Nancy Maggs, manager of the gallery for more than two years, used to live down the street, and was always intrigued by what might be inside. After joining the South Boston Arts Association, Maggs replaced Pat Steiner, a featured artist at the gallery, as the manager in 2016, and is focused on bringing in new, fresh talent, as well as increasing awareness about the gallery itself.
“It’s been my goal for the last couple of years to get people in here,” says Maggs. “I’ll do whatever I can to get this place known.”
Painting by Deb Putnam
For the last few years, the South Boston Arts Association has been attempting to find space for a permanent arts and culture center in the South Boston neighborhood. After bids for space at the police department on West Broadway and St. Augustine’s church were knocked down, the Association set its sights on the currently defunct Edison power plant property on L Street.
“These are our main points,” says Maggs. “Preserve our history, showcase our talent, and support our community. [The arts and cultural center] wouldn’t just be for us. It would be for everyone, by everyone.
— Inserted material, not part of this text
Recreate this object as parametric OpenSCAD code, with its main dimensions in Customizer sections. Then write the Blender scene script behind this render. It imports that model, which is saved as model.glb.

It would be really great for the town, for everybody.”
That pervasive sense of community is what keeps the South Boston Arts Association going. For almost fifteen years the Association has created a space for South Boston’s artists and creatives to flourish in a peer to peer environment, and a place to showcase and sell their work.
“We give them a venue where they can show their work to people and get it out,” says McCole. “Artists are kind of funny – painters especially – because they do things out of their own brain, and it’s hard for them to understand that anyone else would like it to begin with. Now we bring them out into the world and say, ‘Let’s share it with your neighbors,’ and go from there.”
The Arts Around The Corner Gallery is located at 317 E Street. It is open Friday 3-7, and Saturday and Sunday 12-4.